# RECORDS FOR THE EXERCISE start

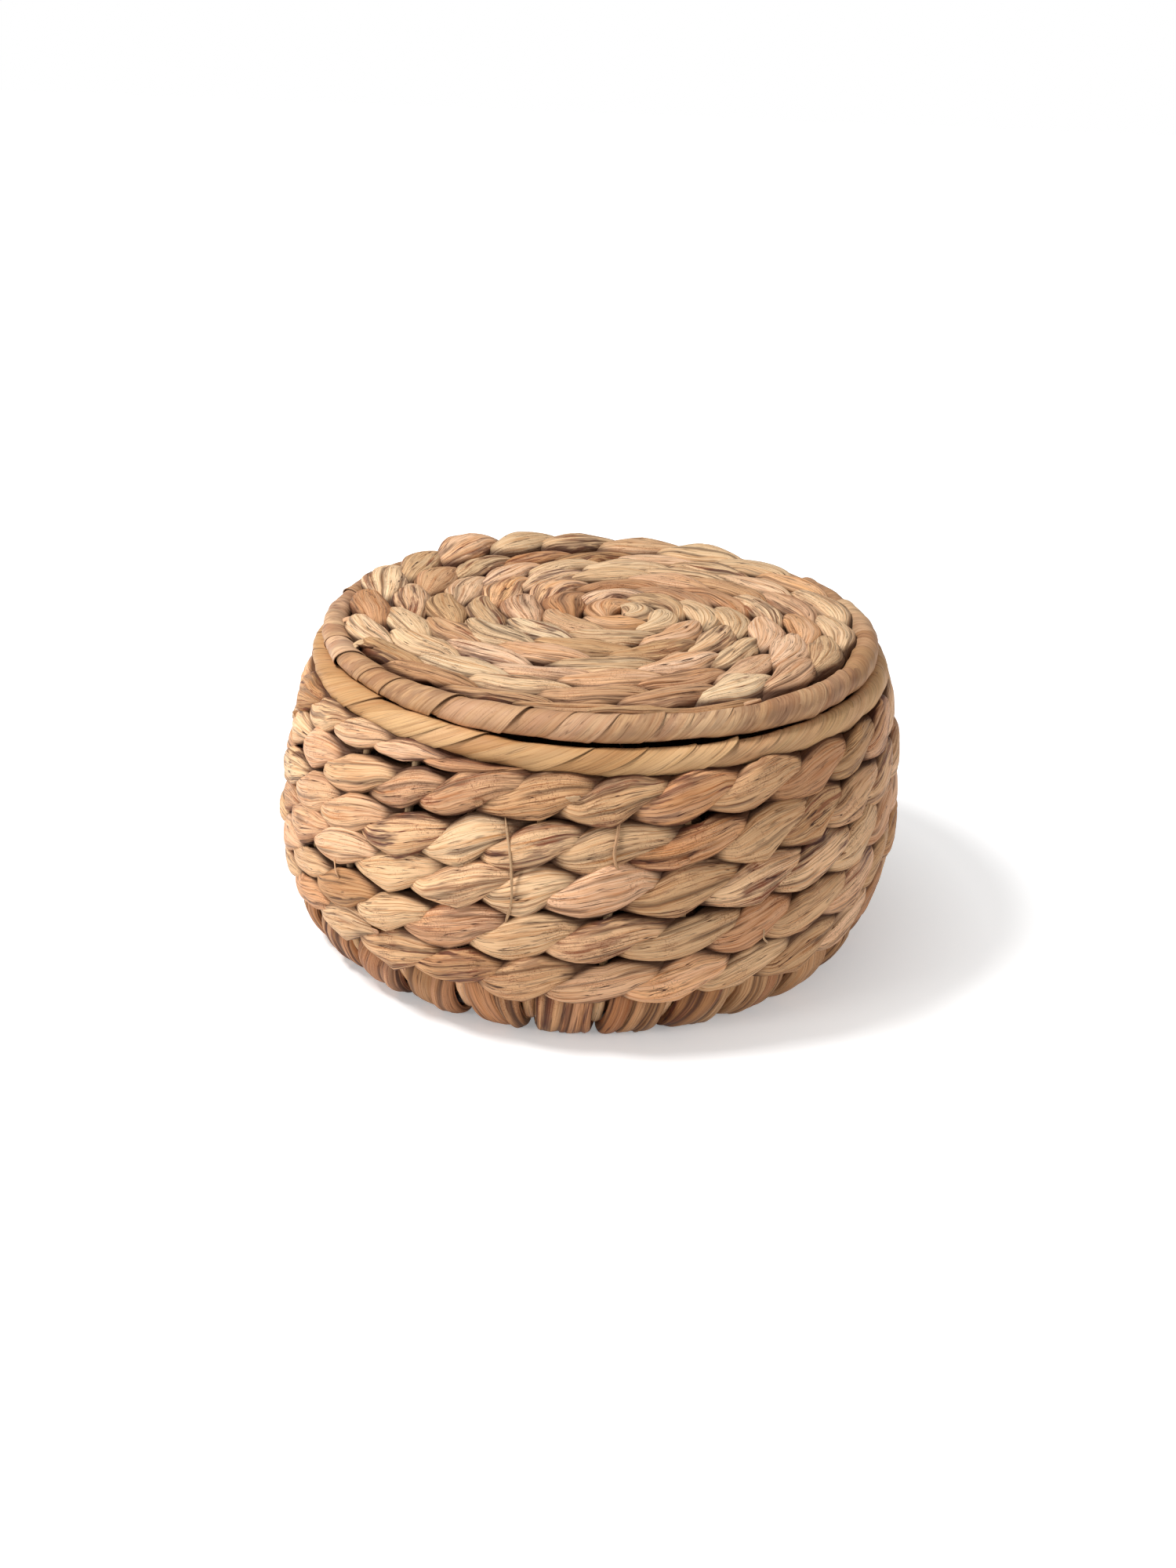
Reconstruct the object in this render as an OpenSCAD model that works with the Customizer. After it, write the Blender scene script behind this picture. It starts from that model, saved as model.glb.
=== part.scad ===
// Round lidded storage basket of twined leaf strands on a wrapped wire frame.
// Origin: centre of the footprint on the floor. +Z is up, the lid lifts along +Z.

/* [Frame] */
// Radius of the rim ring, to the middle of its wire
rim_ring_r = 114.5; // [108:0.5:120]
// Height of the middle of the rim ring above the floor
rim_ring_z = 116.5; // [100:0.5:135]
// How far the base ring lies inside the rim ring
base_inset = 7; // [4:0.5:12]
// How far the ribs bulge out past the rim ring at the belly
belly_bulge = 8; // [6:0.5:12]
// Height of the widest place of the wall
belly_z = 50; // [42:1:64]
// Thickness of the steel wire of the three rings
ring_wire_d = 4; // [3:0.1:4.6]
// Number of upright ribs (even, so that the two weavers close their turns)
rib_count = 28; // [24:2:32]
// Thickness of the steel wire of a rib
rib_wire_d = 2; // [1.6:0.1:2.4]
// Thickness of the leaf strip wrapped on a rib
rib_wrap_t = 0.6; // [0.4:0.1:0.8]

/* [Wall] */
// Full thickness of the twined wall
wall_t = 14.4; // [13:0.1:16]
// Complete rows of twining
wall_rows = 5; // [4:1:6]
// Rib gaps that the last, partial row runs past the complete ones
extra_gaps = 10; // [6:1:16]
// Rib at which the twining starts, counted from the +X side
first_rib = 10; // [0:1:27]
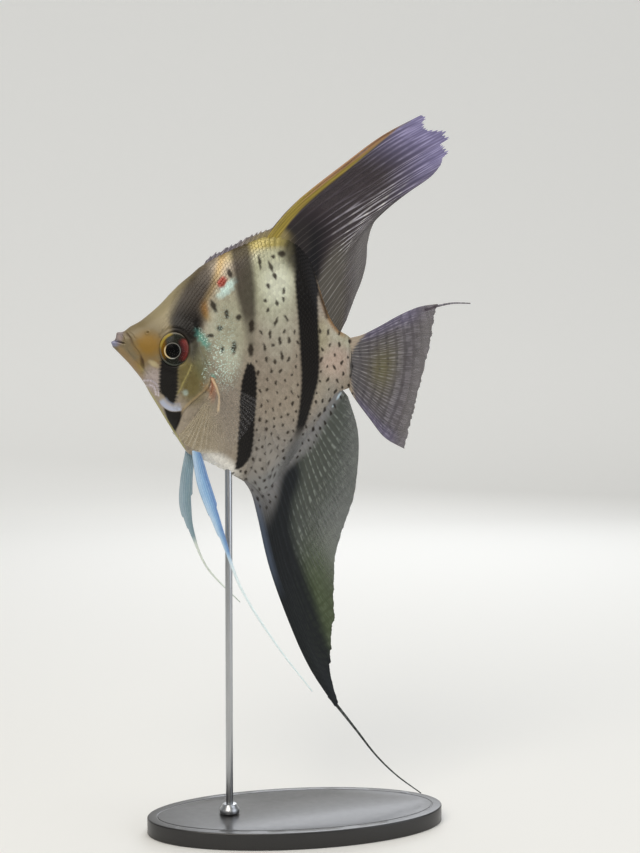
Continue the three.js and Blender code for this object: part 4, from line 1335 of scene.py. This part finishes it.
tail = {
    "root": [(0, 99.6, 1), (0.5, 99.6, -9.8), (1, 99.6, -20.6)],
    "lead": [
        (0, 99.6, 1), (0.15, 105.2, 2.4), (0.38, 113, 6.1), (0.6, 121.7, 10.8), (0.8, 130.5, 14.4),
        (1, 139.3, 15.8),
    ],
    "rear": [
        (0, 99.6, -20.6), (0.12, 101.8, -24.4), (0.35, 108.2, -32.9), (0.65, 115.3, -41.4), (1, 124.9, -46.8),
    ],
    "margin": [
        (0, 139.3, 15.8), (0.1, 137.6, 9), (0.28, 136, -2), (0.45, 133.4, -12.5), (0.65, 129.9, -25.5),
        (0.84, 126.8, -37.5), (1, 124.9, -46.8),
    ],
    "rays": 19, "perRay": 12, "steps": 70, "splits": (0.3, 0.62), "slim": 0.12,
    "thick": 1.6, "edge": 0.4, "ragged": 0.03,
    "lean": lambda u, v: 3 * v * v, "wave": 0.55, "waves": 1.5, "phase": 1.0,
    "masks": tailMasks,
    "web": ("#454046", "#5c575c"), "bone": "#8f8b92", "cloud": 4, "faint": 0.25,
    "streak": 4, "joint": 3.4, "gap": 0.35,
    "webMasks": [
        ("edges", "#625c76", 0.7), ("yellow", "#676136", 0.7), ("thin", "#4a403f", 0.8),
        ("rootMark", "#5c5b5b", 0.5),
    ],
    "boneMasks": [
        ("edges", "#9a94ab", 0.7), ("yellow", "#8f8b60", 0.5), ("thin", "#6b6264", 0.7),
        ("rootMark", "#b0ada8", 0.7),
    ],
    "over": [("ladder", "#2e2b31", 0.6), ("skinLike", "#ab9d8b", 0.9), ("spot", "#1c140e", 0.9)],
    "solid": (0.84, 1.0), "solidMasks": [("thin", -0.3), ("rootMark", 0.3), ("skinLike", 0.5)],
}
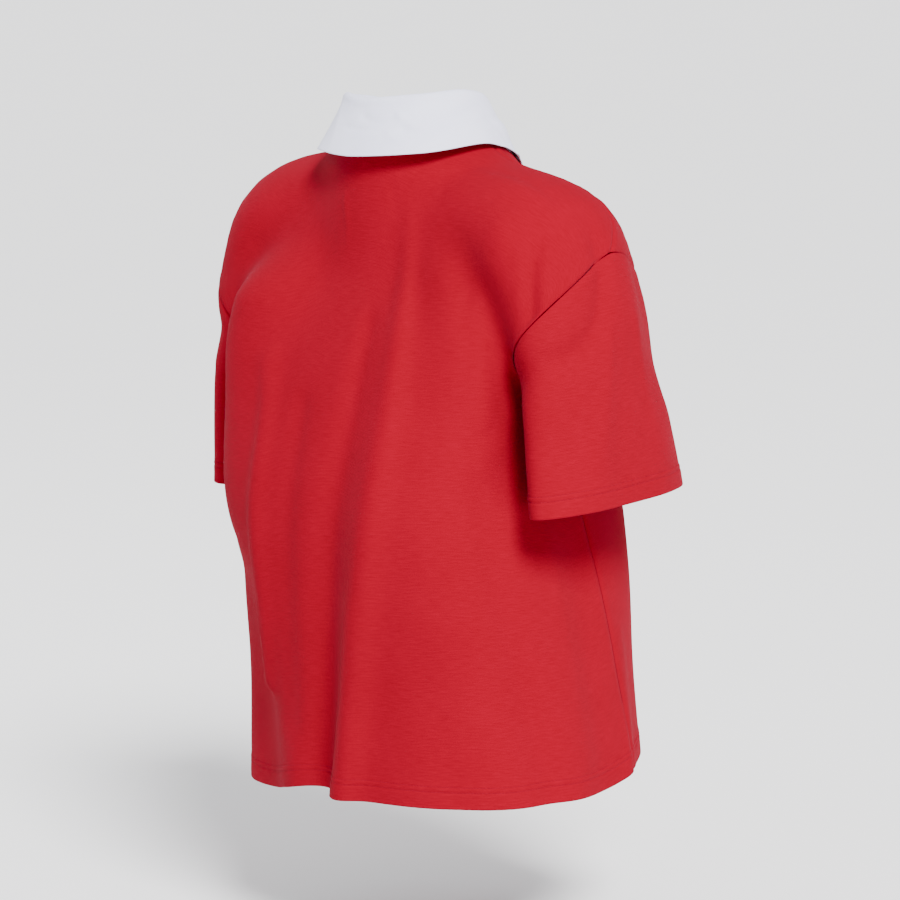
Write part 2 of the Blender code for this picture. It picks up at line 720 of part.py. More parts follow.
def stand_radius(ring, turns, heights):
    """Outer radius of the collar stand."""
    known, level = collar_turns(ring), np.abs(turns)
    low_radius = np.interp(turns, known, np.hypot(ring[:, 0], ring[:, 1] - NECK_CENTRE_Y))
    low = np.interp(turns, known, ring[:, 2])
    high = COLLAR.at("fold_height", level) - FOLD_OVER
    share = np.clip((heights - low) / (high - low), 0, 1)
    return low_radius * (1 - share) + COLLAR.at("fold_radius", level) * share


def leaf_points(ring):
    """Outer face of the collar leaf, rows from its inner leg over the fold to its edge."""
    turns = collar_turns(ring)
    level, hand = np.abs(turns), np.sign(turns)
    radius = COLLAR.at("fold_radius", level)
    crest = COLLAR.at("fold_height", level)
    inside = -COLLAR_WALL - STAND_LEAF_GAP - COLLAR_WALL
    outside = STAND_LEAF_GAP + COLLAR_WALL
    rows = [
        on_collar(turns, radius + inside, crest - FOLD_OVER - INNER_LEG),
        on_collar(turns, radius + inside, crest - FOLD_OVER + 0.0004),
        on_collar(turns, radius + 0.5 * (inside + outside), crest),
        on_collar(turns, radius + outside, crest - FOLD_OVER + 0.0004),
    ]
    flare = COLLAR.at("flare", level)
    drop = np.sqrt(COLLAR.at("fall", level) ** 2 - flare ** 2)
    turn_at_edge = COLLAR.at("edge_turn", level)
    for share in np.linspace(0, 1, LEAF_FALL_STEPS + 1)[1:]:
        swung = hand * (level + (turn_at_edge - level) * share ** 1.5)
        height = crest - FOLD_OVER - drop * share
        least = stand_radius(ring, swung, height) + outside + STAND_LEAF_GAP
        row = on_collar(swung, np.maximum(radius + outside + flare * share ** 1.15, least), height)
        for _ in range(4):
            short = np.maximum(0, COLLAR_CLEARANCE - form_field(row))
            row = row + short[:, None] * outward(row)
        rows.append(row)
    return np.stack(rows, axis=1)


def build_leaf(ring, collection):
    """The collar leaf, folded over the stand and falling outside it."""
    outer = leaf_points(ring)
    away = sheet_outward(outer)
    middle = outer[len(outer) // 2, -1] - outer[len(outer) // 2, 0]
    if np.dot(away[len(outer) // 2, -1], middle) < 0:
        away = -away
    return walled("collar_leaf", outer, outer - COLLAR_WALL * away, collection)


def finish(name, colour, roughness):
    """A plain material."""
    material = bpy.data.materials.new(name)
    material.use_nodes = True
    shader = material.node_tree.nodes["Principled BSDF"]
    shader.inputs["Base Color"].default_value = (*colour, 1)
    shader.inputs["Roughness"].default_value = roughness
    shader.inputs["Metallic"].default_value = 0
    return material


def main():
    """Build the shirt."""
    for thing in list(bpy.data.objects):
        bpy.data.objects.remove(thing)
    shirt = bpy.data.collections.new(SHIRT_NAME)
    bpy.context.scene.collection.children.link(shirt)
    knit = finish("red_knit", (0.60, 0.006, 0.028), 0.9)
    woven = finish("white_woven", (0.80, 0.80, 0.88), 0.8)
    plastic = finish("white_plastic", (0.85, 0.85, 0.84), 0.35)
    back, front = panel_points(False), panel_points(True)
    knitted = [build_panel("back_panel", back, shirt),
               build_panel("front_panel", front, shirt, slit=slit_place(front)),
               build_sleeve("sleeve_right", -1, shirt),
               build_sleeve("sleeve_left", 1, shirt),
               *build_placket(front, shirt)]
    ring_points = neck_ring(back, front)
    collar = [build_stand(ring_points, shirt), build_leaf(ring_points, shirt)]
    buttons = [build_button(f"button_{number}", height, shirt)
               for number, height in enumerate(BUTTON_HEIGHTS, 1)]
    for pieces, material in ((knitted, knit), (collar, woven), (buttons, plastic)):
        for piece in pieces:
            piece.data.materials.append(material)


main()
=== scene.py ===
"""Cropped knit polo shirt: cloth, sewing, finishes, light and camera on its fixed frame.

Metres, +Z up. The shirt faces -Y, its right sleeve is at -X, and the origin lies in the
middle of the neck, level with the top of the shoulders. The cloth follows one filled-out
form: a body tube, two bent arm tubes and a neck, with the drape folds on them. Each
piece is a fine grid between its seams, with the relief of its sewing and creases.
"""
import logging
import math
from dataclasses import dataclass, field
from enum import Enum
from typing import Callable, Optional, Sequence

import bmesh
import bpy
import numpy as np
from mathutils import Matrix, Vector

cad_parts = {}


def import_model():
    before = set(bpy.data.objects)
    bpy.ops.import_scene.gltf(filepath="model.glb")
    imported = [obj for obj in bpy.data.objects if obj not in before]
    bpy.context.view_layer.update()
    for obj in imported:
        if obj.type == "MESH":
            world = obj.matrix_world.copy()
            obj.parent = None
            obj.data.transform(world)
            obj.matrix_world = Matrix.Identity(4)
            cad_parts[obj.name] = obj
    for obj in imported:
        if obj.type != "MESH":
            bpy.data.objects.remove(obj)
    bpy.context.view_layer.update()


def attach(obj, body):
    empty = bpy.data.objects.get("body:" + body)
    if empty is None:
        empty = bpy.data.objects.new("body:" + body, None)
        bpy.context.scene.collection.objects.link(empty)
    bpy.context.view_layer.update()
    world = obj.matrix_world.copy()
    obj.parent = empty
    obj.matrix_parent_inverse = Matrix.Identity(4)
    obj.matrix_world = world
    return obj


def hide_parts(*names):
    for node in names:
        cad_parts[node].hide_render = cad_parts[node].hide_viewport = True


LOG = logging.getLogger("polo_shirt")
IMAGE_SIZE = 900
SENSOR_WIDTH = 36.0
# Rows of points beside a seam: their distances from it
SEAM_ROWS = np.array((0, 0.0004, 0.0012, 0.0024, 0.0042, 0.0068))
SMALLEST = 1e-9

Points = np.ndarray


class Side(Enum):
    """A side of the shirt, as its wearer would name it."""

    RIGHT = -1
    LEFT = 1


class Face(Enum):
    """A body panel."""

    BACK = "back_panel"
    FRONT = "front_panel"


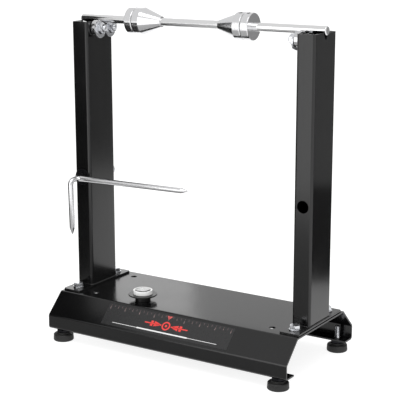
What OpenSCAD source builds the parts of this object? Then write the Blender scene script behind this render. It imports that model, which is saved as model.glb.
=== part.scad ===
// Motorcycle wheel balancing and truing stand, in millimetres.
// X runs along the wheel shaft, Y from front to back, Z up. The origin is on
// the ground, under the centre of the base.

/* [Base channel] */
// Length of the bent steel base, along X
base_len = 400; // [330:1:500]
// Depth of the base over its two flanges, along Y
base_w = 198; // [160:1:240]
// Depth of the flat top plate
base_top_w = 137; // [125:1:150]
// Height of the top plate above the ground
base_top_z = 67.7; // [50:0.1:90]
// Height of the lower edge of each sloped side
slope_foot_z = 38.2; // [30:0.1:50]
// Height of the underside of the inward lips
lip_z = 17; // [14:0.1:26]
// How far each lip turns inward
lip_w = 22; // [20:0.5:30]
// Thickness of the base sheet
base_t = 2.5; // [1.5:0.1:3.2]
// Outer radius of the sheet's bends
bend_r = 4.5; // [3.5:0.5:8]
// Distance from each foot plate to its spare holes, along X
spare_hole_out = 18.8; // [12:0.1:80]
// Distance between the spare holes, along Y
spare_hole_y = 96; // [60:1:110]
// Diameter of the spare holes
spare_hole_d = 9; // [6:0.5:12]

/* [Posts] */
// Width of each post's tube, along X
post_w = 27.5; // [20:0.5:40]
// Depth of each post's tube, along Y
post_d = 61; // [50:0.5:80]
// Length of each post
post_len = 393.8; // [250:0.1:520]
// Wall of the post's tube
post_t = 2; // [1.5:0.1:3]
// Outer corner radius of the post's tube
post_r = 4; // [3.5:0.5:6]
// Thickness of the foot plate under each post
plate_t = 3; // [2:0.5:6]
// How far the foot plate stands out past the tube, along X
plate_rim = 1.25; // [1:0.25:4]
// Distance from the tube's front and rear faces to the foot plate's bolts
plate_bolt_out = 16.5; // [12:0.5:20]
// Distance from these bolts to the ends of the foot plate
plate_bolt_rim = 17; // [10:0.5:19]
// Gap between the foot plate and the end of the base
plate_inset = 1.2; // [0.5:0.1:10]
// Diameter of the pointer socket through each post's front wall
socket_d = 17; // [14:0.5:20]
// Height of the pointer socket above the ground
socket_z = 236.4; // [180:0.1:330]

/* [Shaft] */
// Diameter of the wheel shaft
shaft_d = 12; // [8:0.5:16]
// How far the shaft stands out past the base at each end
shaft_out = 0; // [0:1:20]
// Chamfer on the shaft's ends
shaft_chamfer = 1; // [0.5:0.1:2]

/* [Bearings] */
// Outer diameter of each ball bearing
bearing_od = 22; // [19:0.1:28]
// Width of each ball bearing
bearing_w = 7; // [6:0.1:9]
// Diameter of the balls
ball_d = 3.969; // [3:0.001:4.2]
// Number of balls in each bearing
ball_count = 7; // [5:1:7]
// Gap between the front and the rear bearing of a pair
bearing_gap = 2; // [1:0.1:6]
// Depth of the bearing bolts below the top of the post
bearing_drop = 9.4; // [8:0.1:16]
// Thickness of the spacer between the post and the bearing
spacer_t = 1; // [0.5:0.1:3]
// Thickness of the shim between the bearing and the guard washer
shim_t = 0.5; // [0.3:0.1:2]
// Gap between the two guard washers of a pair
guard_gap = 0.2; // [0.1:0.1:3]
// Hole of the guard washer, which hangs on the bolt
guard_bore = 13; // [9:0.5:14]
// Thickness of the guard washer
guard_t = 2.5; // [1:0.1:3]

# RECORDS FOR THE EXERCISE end

- PROBLEM DESCRIPTION: Write out exactly the lines from the one with "shirt), build_leaf(ring_points, shirt)]" through the one with "before = set(bpy.data.objects)", including both, and no others.

- FULL ANSWER:
    collar = [build_stand(ring_points, shirt), build_leaf(ring_points, shirt)]
    buttons = [build_button(f"button_{number}", height, shirt)
               for number, height in enumerate(BUTTON_HEIGHTS, 1)]
    for pieces, material in ((knitted, knit), (collar, woven), (buttons, plastic)):
        for piece in pieces:
            piece.data.materials.append(material)


main()
=== scene.py ===
"""Cropped knit polo shirt: cloth, sewing, finishes, light and camera on its fixed frame.

Metres, +Z up. The shirt faces -Y, its right sleeve is at -X, and the origin lies in the
middle of the neck, level with the top of the shoulders. The cloth follows one filled-out
form: a body tube, two bent arm tubes and a neck, with the drape folds on them. Each
piece is a fine grid between its seams, with the relief of its sewing and creases.
"""
import logging
import math
from dataclasses import dataclass, field
from enum import Enum
from typing import Callable, Optional, Sequence

import bmesh
import bpy
import numpy as np
from mathutils import Matrix, Vector

cad_parts = {}


def import_model():
    before = set(bpy.data.objects)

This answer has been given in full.